**Stated problem**
All of the material below is to be returned exactly.

━━ Recorded information

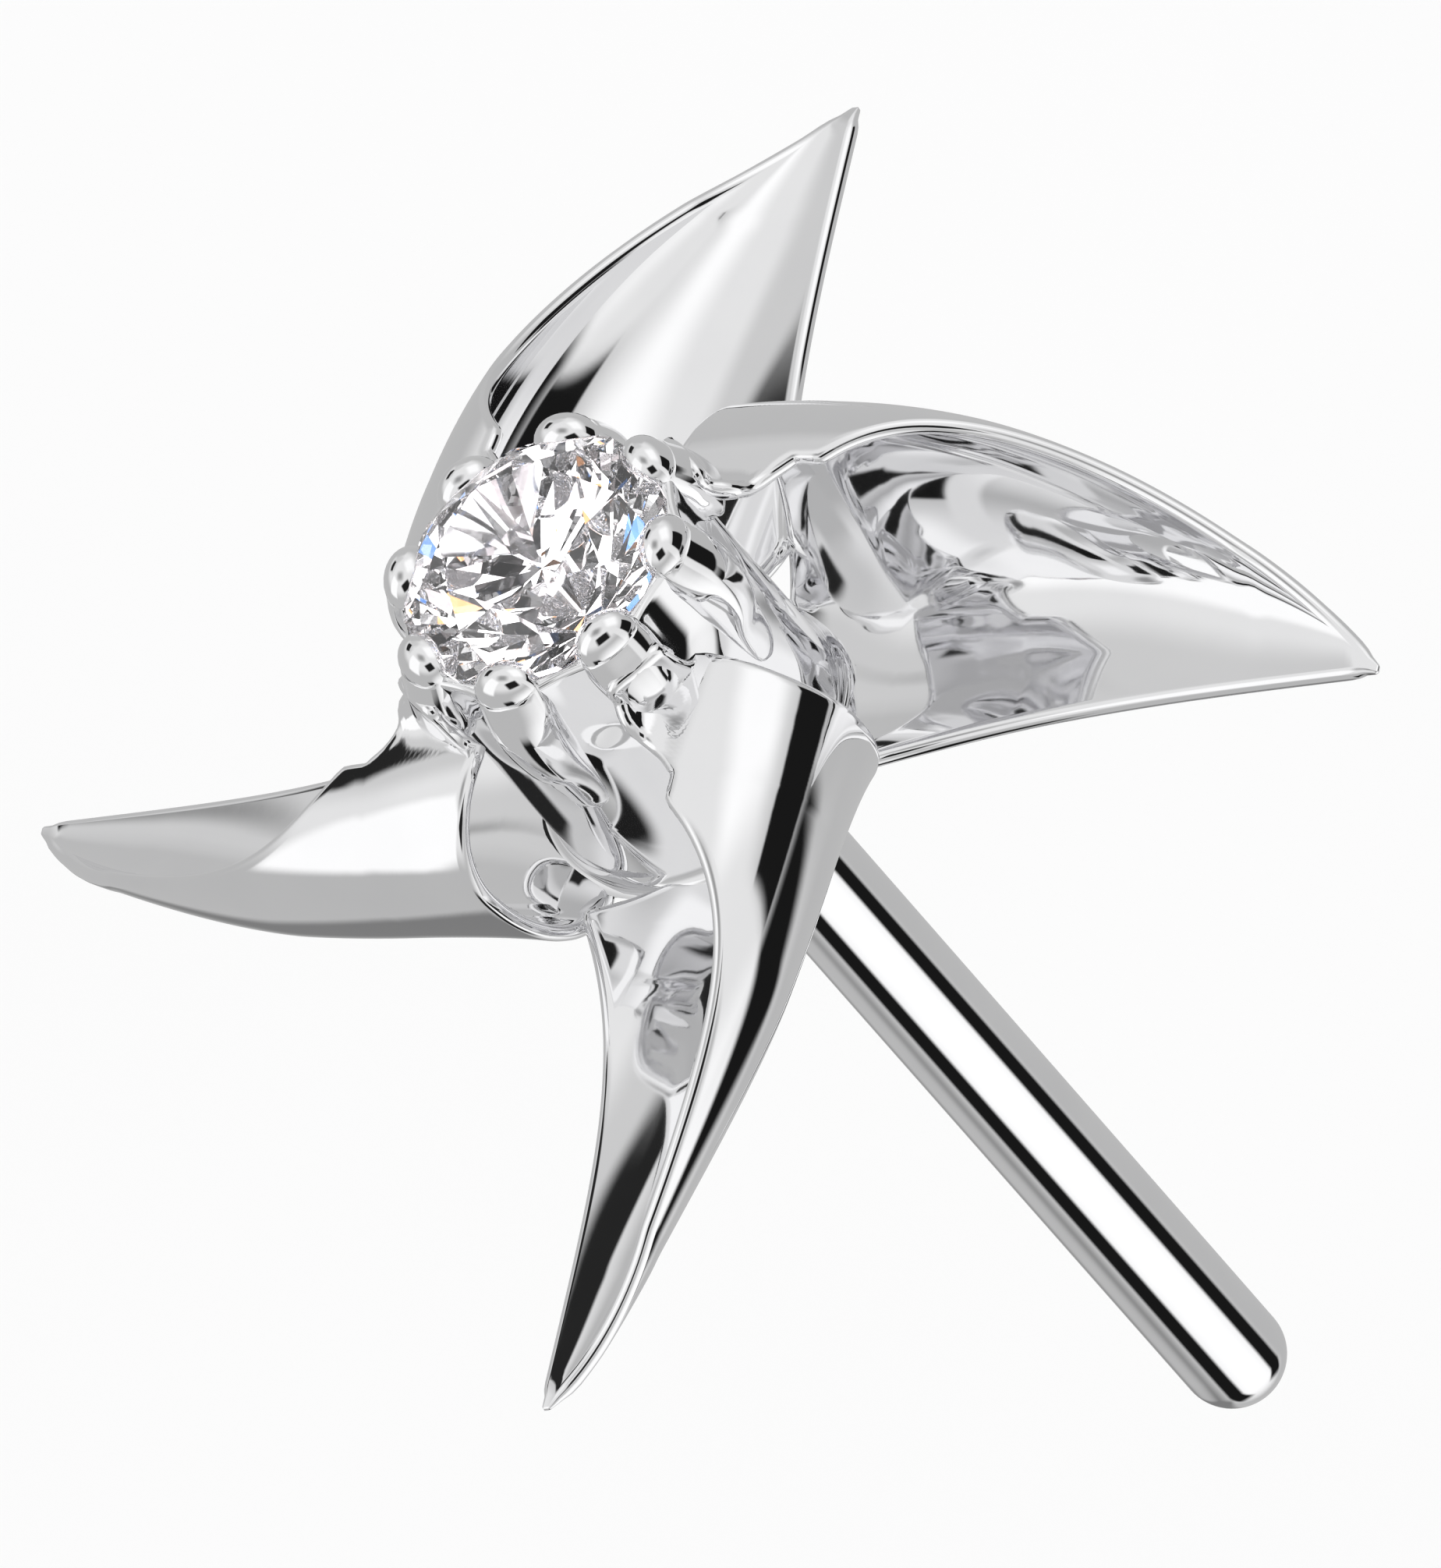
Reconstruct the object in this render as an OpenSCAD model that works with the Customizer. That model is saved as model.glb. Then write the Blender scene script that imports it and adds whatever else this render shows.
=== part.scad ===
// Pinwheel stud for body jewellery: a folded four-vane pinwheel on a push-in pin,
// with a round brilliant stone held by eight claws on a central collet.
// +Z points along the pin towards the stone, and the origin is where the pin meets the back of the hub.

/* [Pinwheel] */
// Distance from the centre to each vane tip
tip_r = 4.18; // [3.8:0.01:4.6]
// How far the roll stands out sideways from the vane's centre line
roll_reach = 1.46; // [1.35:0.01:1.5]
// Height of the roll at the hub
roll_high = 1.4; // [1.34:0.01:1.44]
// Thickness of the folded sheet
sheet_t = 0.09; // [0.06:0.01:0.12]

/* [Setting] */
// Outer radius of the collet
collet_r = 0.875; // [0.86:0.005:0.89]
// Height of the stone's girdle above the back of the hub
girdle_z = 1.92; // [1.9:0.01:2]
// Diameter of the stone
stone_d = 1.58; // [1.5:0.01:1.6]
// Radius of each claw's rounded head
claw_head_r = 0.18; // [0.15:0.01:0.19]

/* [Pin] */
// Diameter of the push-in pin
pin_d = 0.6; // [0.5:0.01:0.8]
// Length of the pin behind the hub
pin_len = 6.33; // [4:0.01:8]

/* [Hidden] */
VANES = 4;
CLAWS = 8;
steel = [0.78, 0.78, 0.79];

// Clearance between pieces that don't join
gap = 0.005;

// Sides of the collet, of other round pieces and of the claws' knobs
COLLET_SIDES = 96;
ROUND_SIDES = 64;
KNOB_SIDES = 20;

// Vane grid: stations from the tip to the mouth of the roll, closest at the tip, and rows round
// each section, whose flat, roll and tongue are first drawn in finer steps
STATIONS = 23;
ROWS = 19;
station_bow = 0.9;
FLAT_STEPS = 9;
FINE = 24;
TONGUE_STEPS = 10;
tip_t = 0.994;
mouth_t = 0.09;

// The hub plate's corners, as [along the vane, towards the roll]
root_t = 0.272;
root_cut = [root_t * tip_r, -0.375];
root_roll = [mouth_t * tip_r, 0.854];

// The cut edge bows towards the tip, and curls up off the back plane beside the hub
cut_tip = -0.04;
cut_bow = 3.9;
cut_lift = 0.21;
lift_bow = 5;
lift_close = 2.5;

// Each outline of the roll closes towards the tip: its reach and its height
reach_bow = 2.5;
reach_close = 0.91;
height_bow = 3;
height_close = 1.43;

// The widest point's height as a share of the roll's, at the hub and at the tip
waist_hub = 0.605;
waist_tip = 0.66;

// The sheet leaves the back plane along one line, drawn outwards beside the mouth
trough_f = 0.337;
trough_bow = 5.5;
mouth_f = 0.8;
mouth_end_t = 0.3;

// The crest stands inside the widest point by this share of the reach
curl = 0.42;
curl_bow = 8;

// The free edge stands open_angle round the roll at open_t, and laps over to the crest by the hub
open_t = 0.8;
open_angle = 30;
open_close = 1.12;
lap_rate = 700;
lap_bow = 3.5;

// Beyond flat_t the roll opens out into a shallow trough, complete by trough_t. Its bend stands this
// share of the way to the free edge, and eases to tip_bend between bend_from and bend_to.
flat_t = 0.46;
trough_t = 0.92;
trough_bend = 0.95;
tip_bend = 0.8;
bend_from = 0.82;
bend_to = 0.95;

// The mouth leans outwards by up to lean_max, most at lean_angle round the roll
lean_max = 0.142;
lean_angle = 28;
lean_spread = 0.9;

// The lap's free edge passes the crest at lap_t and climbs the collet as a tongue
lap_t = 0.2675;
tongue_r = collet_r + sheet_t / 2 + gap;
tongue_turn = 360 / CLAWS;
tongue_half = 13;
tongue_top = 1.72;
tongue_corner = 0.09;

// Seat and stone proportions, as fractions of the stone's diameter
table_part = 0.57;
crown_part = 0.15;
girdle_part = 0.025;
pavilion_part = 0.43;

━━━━

**Expected answer**
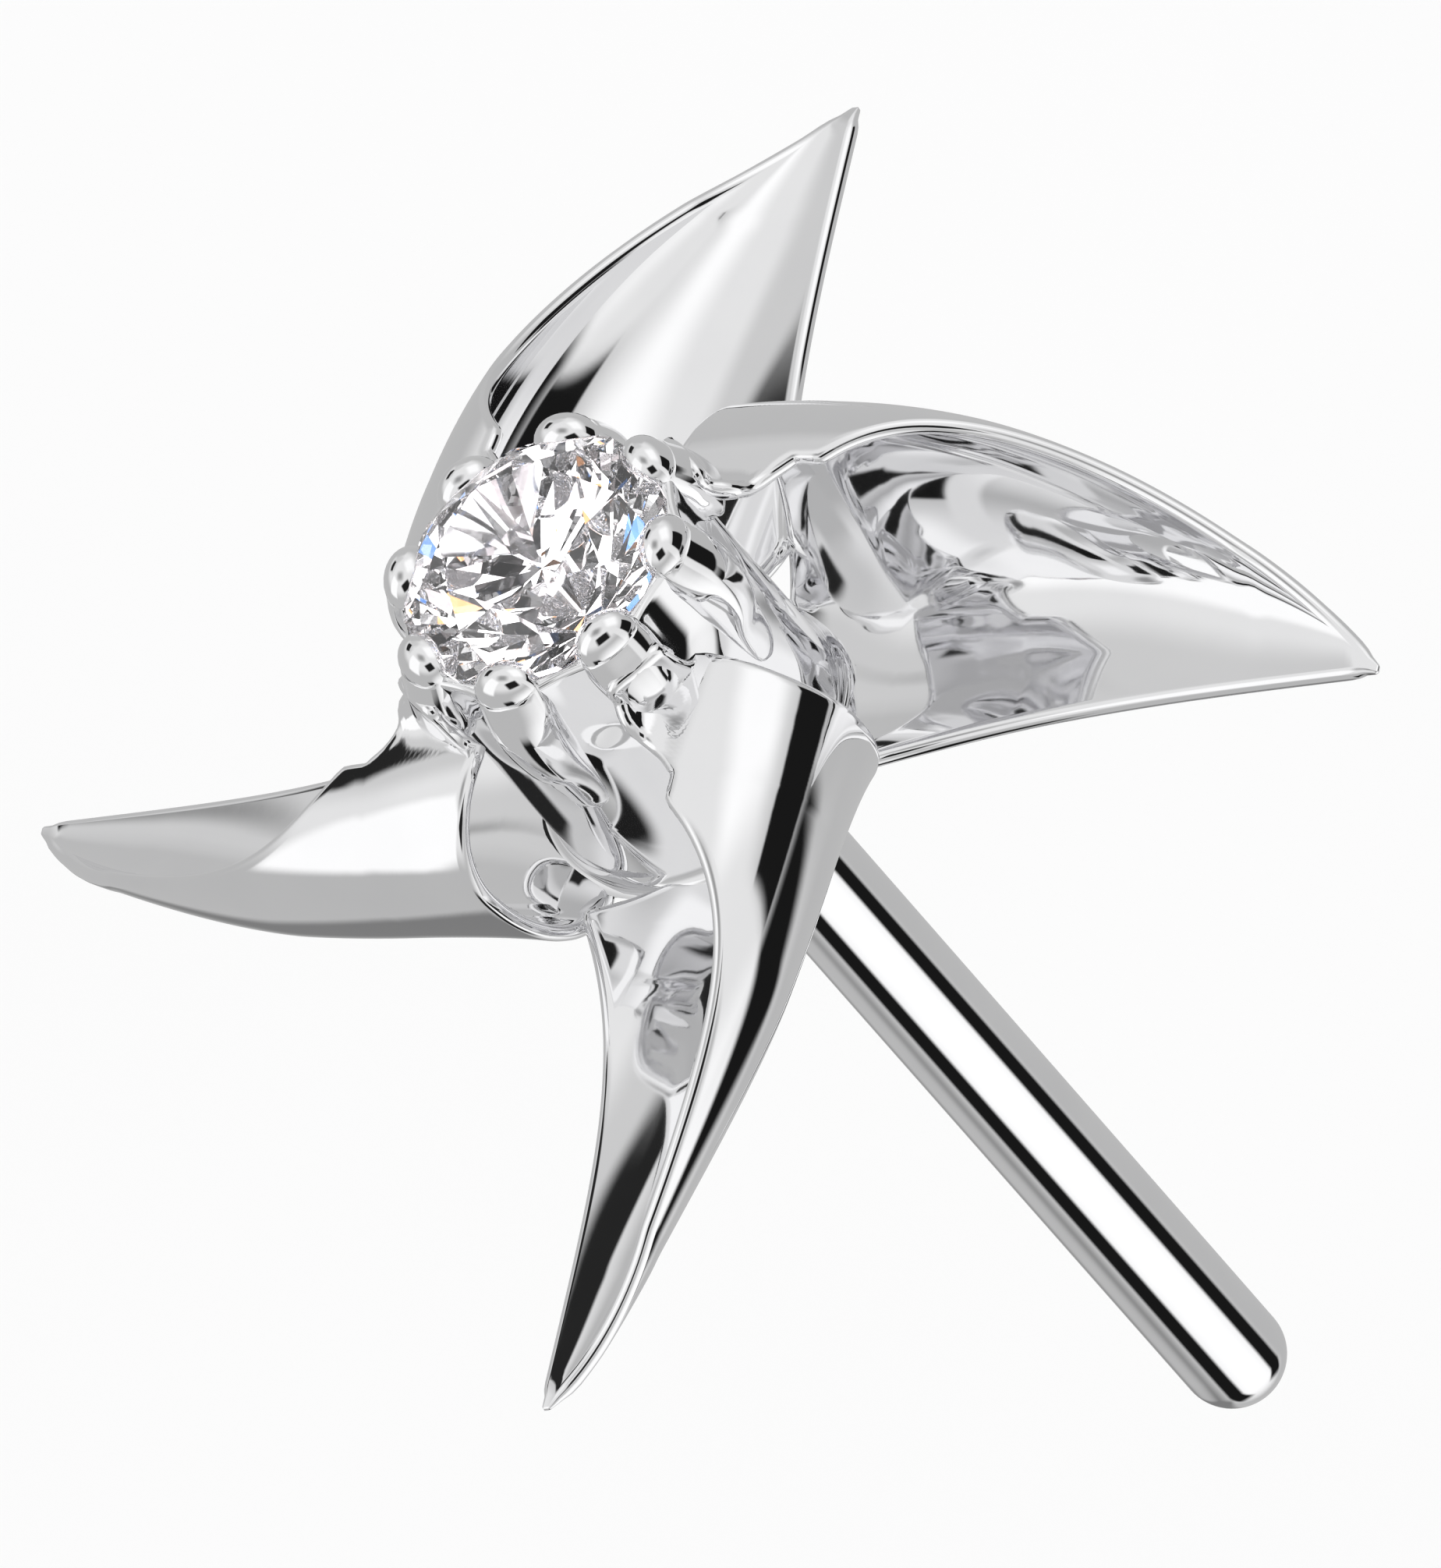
Reconstruct the object in this render as an OpenSCAD model that works with the Customizer. That model is saved as model.glb. Then write the Blender scene script that imports it and adds whatever else this render shows.
=== part.scad ===
// Pinwheel stud for body jewellery: a folded four-vane pinwheel on a push-in pin,
// with a round brilliant stone held by eight claws on a central collet.
// +Z points along the pin towards the stone, and the origin is where the pin meets the back of the hub.

/* [Pinwheel] */
// Distance from the centre to each vane tip
tip_r = 4.18; // [3.8:0.01:4.6]
// How far the roll stands out sideways from the vane's centre line
roll_reach = 1.46; // [1.35:0.01:1.5]
// Height of the roll at the hub
roll_high = 1.4; // [1.34:0.01:1.44]
// Thickness of the folded sheet
sheet_t = 0.09; // [0.06:0.01:0.12]

/* [Setting] */
// Outer radius of the collet
collet_r = 0.875; // [0.86:0.005:0.89]
// Height of the stone's girdle above the back of the hub
girdle_z = 1.92; // [1.9:0.01:2]
// Diameter of the stone
stone_d = 1.58; // [1.5:0.01:1.6]
// Radius of each claw's rounded head
claw_head_r = 0.18; // [0.15:0.01:0.19]

/* [Pin] */
// Diameter of the push-in pin
pin_d = 0.6; // [0.5:0.01:0.8]
// Length of the pin behind the hub
pin_len = 6.33; // [4:0.01:8]

/* [Hidden] */
VANES = 4;
CLAWS = 8;
steel = [0.78, 0.78, 0.79];

// Clearance between pieces that don't join
gap = 0.005;

// Sides of the collet, of other round pieces and of the claws' knobs
COLLET_SIDES = 96;
ROUND_SIDES = 64;
KNOB_SIDES = 20;

// Vane grid: stations from the tip to the mouth of the roll, closest at the tip, and rows round
// each section, whose flat, roll and tongue are first drawn in finer steps
STATIONS = 23;
ROWS = 19;
station_bow = 0.9;
FLAT_STEPS = 9;
FINE = 24;
TONGUE_STEPS = 10;
tip_t = 0.994;
mouth_t = 0.09;

// The hub plate's corners, as [along the vane, towards the roll]
root_t = 0.272;
root_cut = [root_t * tip_r, -0.375];
root_roll = [mouth_t * tip_r, 0.854];

// The cut edge bows towards the tip, and curls up off the back plane beside the hub
cut_tip = -0.04;
cut_bow = 3.9;
cut_lift = 0.21;
lift_bow = 5;
lift_close = 2.5;

// Each outline of the roll closes towards the tip: its reach and its height
reach_bow = 2.5;
reach_close = 0.91;
height_bow = 3;
height_close = 1.43;

// The widest point's height as a share of the roll's, at the hub and at the tip
waist_hub = 0.605;
waist_tip = 0.66;

// The sheet leaves the back plane along one line, drawn outwards beside the mouth
trough_f = 0.337;
trough_bow = 5.5;
mouth_f = 0.8;
mouth_end_t = 0.3;

// The crest stands inside the widest point by this share of the reach
curl = 0.42;
curl_bow = 8;

// The free edge stands open_angle round the roll at open_t, and laps over to the crest by the hub
open_t = 0.8;
open_angle = 30;
open_close = 1.12;
lap_rate = 700;
lap_bow = 3.5;

// Beyond flat_t the roll opens out into a shallow trough, complete by trough_t. Its bend stands this
// share of the way to the free edge, and eases to tip_bend between bend_from and bend_to.
flat_t = 0.46;
trough_t = 0.92;
trough_bend = 0.95;
tip_bend = 0.8;
bend_from = 0.82;
bend_to = 0.95;

// The mouth leans outwards by up to lean_max, most at lean_angle round the roll
lean_max = 0.142;
lean_angle = 28;
lean_spread = 0.9;

// The lap's free edge passes the crest at lap_t and climbs the collet as a tongue
lap_t = 0.2675;
tongue_r = collet_r + sheet_t / 2 + gap;
tongue_turn = 360 / CLAWS;
tongue_half = 13;
tongue_top = 1.72;
tongue_corner = 0.09;

// Seat and stone proportions, as fractions of the stone's diameter
table_part = 0.57;
crown_part = 0.15;
girdle_part = 0.025;
pavilion_part = 0.43;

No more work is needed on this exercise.